I can’t remember the song, mercifully, because it really wasn’t very good, but there was a line in it that went, ‘I’m gonna kick your handbag all around the dance floor!’

We were hoping it would incite all the guys at our gigs to rush up to the girls’ bags and kick them. Dozens of bags and their contents soaring through the air. We even prepared a press release, trying to stir up a bit of notoriety, ‘Call For Ban on Handbag Kicking Song.’

But it never happened, not a single bag got kicked, no one cared, and then we heard there was a band locally called ‘Look - Daggers!’ They could actually play, we couldn’t compete with that, so we split up.

The drummer and I formed a breakaway band called ‘Horses Hate Mustard’ we had two rehearsals but circumstances overtook us. My day job turned into a night job meaning I couldn’t gig regularly and he joined the Army, where his love of surreal haircuts and piercings was marched out of him. He ended up working as a member of The Who’s road crew and once had his photograph on the cover of Angling Times.
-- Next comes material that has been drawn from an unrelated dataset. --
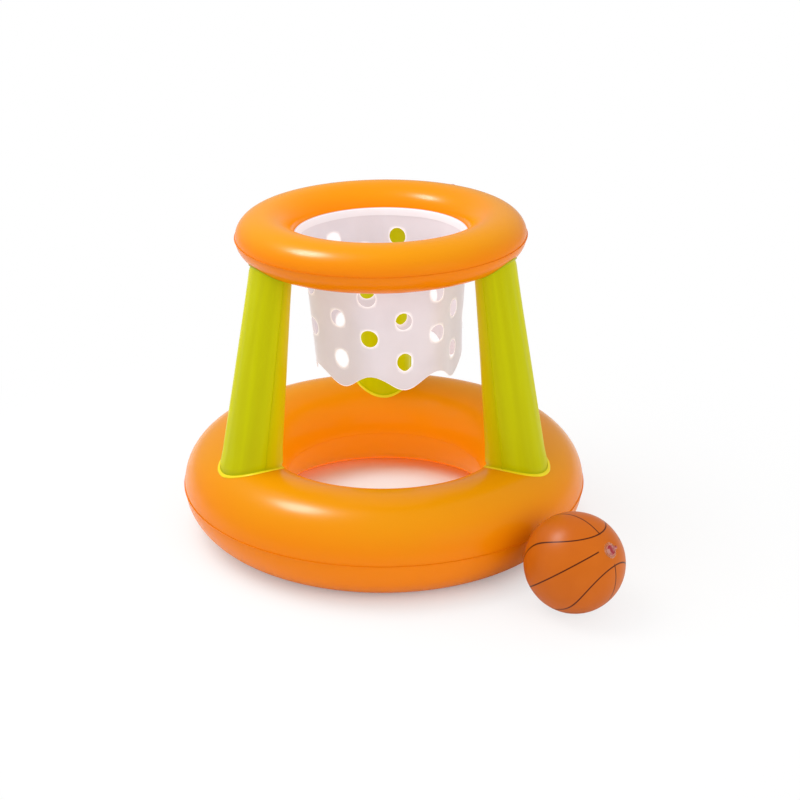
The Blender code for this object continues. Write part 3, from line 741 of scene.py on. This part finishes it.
def valve(name, skin, is_outside, place, body="hoop"):
    """An air valve: a hole in the skin, a disc welded over it, a stem and a plug."""
    hole = bmesh.new()
    bmesh.ops.create_cone(hole, cap_ends=True, segments=32, radius1=VALVE_HOLE_R, radius2=VALVE_HOLE_R,
                          depth=VALVE_HOLE_DEPTH, matrix=place)
    cut(skin, hole)
    disc = valve_disc(is_outside, place)
    show(f"{name}_valve_disc", f"{name}_valve_flange", disc, CLEAR, body)
    tube, stopper = valve_tube(place), valve_stopper(place)
    show(f"{name}_valve_tube", f"{name}_valve_stem", tube, TUBE, f"{name}_stem", 50)
    show(f"{name}_valve_stopper", f"{name}_valve_plug", stopper, STOPPER, f"{name}_plug", 50)


def ring_valve(name, ring, skin, azimuth, elevation):
    """A valve on a ring's skin."""
    place = on_ring(ring, math.radians(azimuth), math.radians(elevation))
    valve(name, skin, lambda point: outside(ring, point) > 0, place)


def leg_valve(name, skin, leg_place):
    """A valve low on a leg's inner side."""
    inverse = leg_place.inverted()
    slope = (leg_point(math.pi, LEG_VALVE_Z + 0.01) - leg_point(math.pi, LEG_VALVE_Z - 0.01)).normalized()
    spot = leg_point(math.pi, LEG_VALVE_Z) - Vector((SEAM_LIFT, 0, 0))
    upright = Matrix.Rotation(math.pi / 2, 4, "Z")
    place = leg_place @ frame_on(spot, Vector((-slope.z, 0, slope.x))) @ upright

    def outside_leg(point):
        x, y, z = inverse @ point
        front, flank = leg_point(math.pi, z), leg_point(math.pi / 2, z)
        return ((x + SEAM_LIFT - flank.x) / (front.x - flank.x)) ** 2 + (y / flank.y) ** 2 > 1

    valve(name, skin, outside_leg, place)


def ball_valve(skin):
    """The ball's valve, sunk in its dimple."""
    level = Vector((0, 0, 1)).cross(BALL_VALVE_DIRECTION).normalized()
    spot = BALL_CENTRE + BALL_VALVE_DIRECTION * BALL_R * (1 - BALL_DIMPLE)
    place = frame_on(spot, BALL_VALVE_DIRECTION, level)
    valve("ball", skin, lambda point: (point - BALL_CENTRE).length > BALL_DISC_R, place, "ball")


# The object

# The base ring's film has the painted deep red shade and painted glow at its hole's foot.
ORANGE_BASE = ring_vinyl("orange_film_base", BASE, painted_floor_glow=1.0)
ORANGE_HOOP = ring_vinyl("orange_film_hoop", HOOP, HOOP_LEAN)
LIME = leg_vinyl("lime_film")
# A copy of the lime film with a brighter painted glow, for the back leg.
LIME_PAINTED_BRIGHTER = leg_vinyl("lime_film_painted_brighter", 0.22)
RIM = rim_vinyl("lime_weld_edge")
NET_FILM = net_vinyl("frosted_net_film")
NET_BAND = net_vinyl("frosted_doubled_film", 0.25)
NET_WELD = net_vinyl("frosted_welded_film")
CLEAR = clear_vinyl("clear_valve_film", (212, 138, 92), 0.3)
TUBE = clear_vinyl("clear_valve_tube", (214, 122, 108), 0.7)
STOPPER = clear_vinyl("clear_valve_stopper", (166, 54, 62), 0.78)
BALL_FILM = ball_vinyl("tan_ball_film")

base_upper = ring_skin("base_ring_top_film", "base_ring_upper_skin", BASE, 1, ORANGE_BASE)
ring_skin("base_ring_bottom_film", "base_ring_lower_skin", BASE, -1, ORANGE_BASE, BASE_FLAT)
hoop_upper = ring_skin("hoop_ring_top_film", "hoop_ring_upper_skin", HOOP, 1, ORANGE_HOOP)
ring_skin("hoop_ring_bottom_film", "hoop_ring_lower_skin", HOOP, -1, ORANGE_HOOP)
ring_valve("base_ring", BASE, base_upper, *BASE_VALVE)
ring_valve("hoop_ring", HOOP, hoop_upper, *HOOP_VALVE)

for leg, azimuth in LEG_AZIMUTHS.items():
    leg_place = Matrix.Rotation(math.radians(azimuth), 4, "Z")
    # The back leg gets the lime film with the brighter painted glow.
    film = LIME_PAINTED_BRIGHTER if leg == "back" else LIME
    leg_panel(leg, leg_place, 1, film)
    rear = leg_panel(leg, leg_place, -1, film)
    leg_rim(leg, leg_place, "foot", RIM)
    leg_rim(leg, leg_place, "head", film)
    leg_valve(f"{leg}_leg", rear, leg_place)

net, net_area = net_film(NET_FILM)
band = net_lining("net_collar_band", "net_top_band", NET_BAND, (0, NET_STEPS),
                  (NET_LINING_GAP, NET_COLLAR), NET_STEPS, top_edge=0.4)
weld = NET_STEPS / 2
strip = net_lining("net_weld_strip", "net_seam_strip", NET_WELD, (weld - NET_WELD_HALF, weld + NET_WELD_HALF),
                   (NET_COLLAR + NET_LINING_GAP, NET_LENGTH - NET_SCALLOP), 4)

ball_valve(ball_skin(BALL_FILM))


# Studio

def studio_floor():
    """A white floor.

    The camera sees it plain white far off and partly so in the ring's hole. It keeps the object's shadow.
    """
    bm = bmesh.new()
    bmesh.ops.create_grid(bm, x_segments=1, y_segments=1, size=FLOOR_HALF)
    mesh = bpy.data.meshes.new("floor")
    bm.to_mesh(mesh)
    bm.free()
    floor = bpy.data.objects.new("floor", mesh)
    floor.location = (0, 0, FLOOR_Z)
    bpy.context.scene.collection.objects.link(floor)
    white = Finish("white_floor", Base_Color=(0.9, 0.9, 0.9, 1), Roughness=0.9)
    x, y, _ = white.axes(white.at())
    away = (x * x + y * y) ** 0.5
    plain_in_hole = white.ramp(away, 0.13, 0.2, 0.3, 0)
    plain_far_off = white.ramp(away, 0.22, 0.37, 0, 0.75) + white.ramp(away, 0.37, 1.0, 0, 0.25)
    seen = white.node("ShaderNodeLightPath", out="Is Camera Ray")
    plain = white.node("ShaderNodeEmission", values={"Color": (1, 1, 1, 1), "Strength": 1.0})
    lit = Signal(white, white.shader.outputs[0])
    share = seen * (plain_in_hole + plain_far_off)
    mixed = white.node("ShaderNodeMixShader", values={0: share, 1: lit, 2: plain})
    white.tree.links.new(mixed.socket, white.tree.nodes["Material Output"].inputs["Surface"])
    floor.data.materials.append(white.material)


def studio_world():
    """White surroundings: plain white to the camera, weaker as light and weaker still in the film's gloss."""
    world = bpy.data.worlds.new("studio")
    bpy.context.scene.world = world
    world.use_nodes = True
    nodes, links = world.node_tree.nodes, world.node_tree.links
    path = nodes.new("ShaderNodeLightPath")
    unseen, strength = (nodes.new("ShaderNodeMapRange") for _ in range(2))
    links.new(path.outputs["Is Glossy Ray"], unseen.inputs["Value"])
    unseen.inputs["To Min"].default_value = WORLD_ON_THE_OBJECT
    unseen.inputs["To Max"].default_value = WORLD_IN_GLOSS
    links.new(path.outputs["Is Camera Ray"], strength.inputs["Value"])
    links.new(unseen.outputs[0], strength.inputs["To Min"])
    strength.inputs["To Max"].default_value = WORLD_SEEN
    links.new(strength.outputs[0], nodes["Background"].inputs["Strength"])
    nodes["Background"].inputs["Color"].default_value = (1, 1, 1, 1)


def lamp(name, direction, distance, size, watts, glint=False):
    """A round lamp that lights the object softly, or one that only glints in its gloss."""
    data = bpy.data.lights.new(name, "AREA")
    data.shape, data.size, data.energy = "DISK", size, watts
    made = bpy.data.objects.new(name, data)
    away = Vector(direction).normalized()
    made.location = LAMPS_AIM + away * distance
    made.rotation_euler = away.to_track_quat("Z", "Y").to_euler()
    made.visible_diffuse, made.visible_glossy = not glint, glint
    bpy.context.scene.collection.objects.link(made)


def studio_camera():
    """The photograph's camera."""
    data = bpy.data.cameras.new("camera")
    data.sensor_width, data.lens = CAMERA_SENSOR, CAMERA_LENS
    camera = bpy.data.objects.new("camera", data)
    camera.location = CAMERA_PLACE
    level = math.cos(CAMERA_PITCH)
    ahead = Vector((math.sin(CAMERA_YAW) * level, math.cos(CAMERA_YAW) * level, -math.sin(CAMERA_PITCH)))
    camera.rotation_mode = "QUATERNION"
    camera.rotation_quaternion = ahead.to_track_quat("-Z", "Y")
    bpy.context.scene.collection.objects.link(camera)
    bpy.context.scene.camera = camera


studio_floor()
studio_world()
lamp("soft_box", KEY_DIRECTION, KEY_DISTANCE, size=1.5, watts=21)
lamp("front_fill", (0.85, -1, 0.5), 2.8, size=1.7, watts=17)
lamp("glint", KEY_DIRECTION, KEY_DISTANCE, size=0.58, watts=38, glint=True)
studio_camera()
bpy.context.scene.view_settings.view_transform = "Standard"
In the ‘Eighties, I was part of a cabaret duo called ‘Turnpike’ (pictured above) and we toured the working mens club circuit of the South Wales Valleys. I played guitar and did backing vocals while Phil sang and told jokes. All good harmless fun.

The first time we got ‘Paid-off’ was in a club in Mountain Ash. I had forebodings as soon as we walked out on to the stage and peered at the audience. It was like looking out at a room full of Easter Island statues, hostile eyes glittering through the smoke, a low rumble of malevolent alertness and an impatience for the bingo to begin.
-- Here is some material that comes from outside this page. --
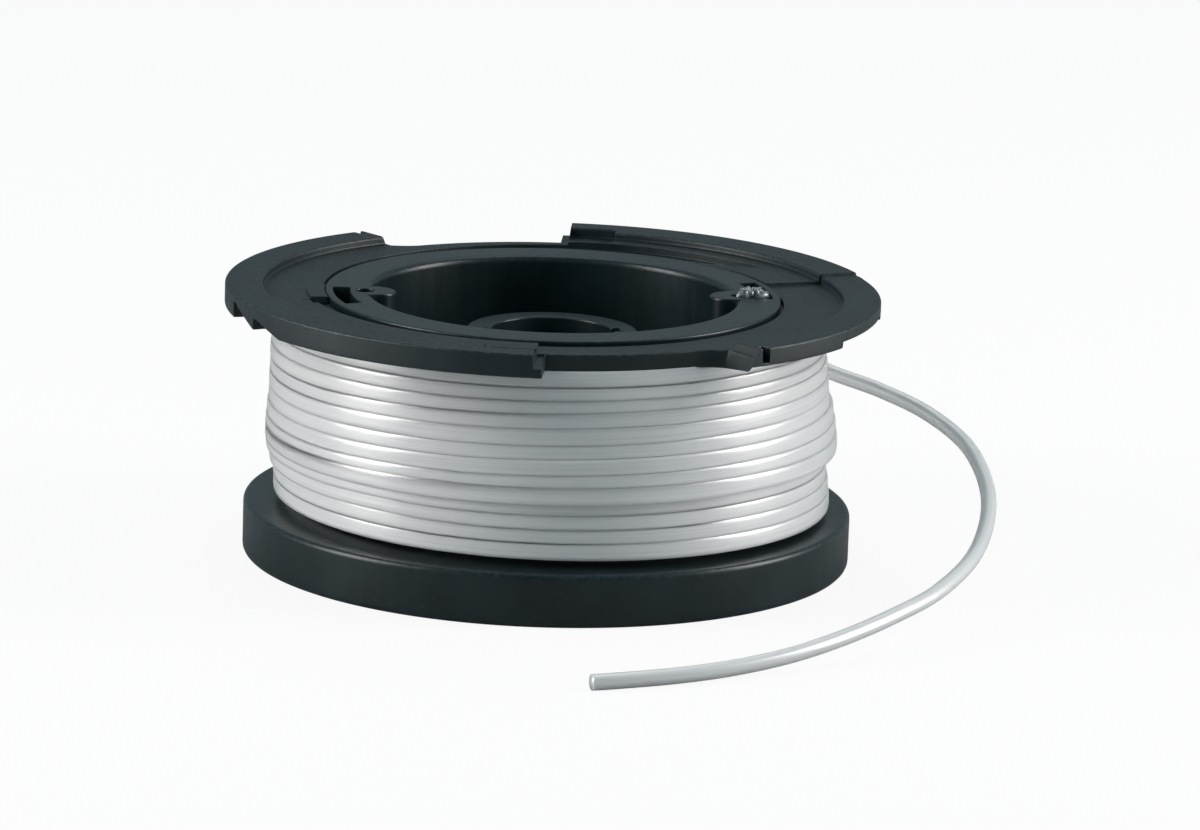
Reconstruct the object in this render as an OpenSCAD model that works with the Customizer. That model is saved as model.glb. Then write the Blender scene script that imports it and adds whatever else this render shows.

We managed three numbers, all greeted with utter disinterest before the concert secretary got up on to the stage, apologised for the termination of the act and escorted us to the dressing room. ‘You shouldn’t have tried comedy here’ he shook his head.

In common with the other members of the committee who had squeezed into the small room he looked as if his idea of an enlightning outing would be an afternoon in an abbatior.

It wasn’t always so bad. At a gig in Abertillery I fell off the stage and broke my ankle which got a tremendous round of applause and a cheer; while in Carmarthen one night, we returned to our car at the end of the gig to find a tall fridge tied to the roof rack and a man asking if we could drop it up to his brother’s place which was only 11 miles in the opposite direction to home.

Turnpike, surprisingly, lasted for almost three years in which I developed a thick skin, a telepathic bond with my performing partner onstage and an intense and abiding dislike of people who shout while in comfortable talking distance.

I subsequently went on to perform solo for many years, often with a collective called ‘Unity’ which comprised poets, musicians and singers. It was on a night in 1997, in Brynmawr’s Beaufort Theatre, that I met the future Mrs Rogers who was reading a poem called, ‘Willy the Winkle’ in a London accent.

The ‘Big Time’ may never have come for us, as it did for a few lads of our acquaintance in the long-gone Amen Corner, but what has prevailed throughout the decades is an awareness of the power of music to lift us as no other art form can.

I now attend gigs ranging from Celtic Punk to Proms in the Park and I love them all. As soon as the beautiful noise starts, the sandbags are released from the spirit and the melody carries me away, sometimes to the past, sometimes remaining in the present and it even offers a glimpse of the future because, irrespective of the medium through which we consume and enjoy it, music is as eternal as the human spirit itself.

Now, at the tap of a screen or the click of a mouse, I can travel all the way back down the tunnel of time to that chilly warehouse with the flickering tube light and splintery seat and I can hear the sounds of the past, alive and immediate, as though for the first time, because music, like gold, never tarnishes.

As with the titans of past centuries, so the creators of today’s music will also earn a sort of immortality. It’s a rather pleasing thought that, a century from now, someone might discover Eleanor Rigby or Pretty Vacant for the first time and listen to a world that believed it had invented music. Perhaps that’s the magic, the eternal newness of it.

Every time a piece of music, a song, is played, it invokes the spirit of its creator, they are there with you. It is here to stay, it will never die.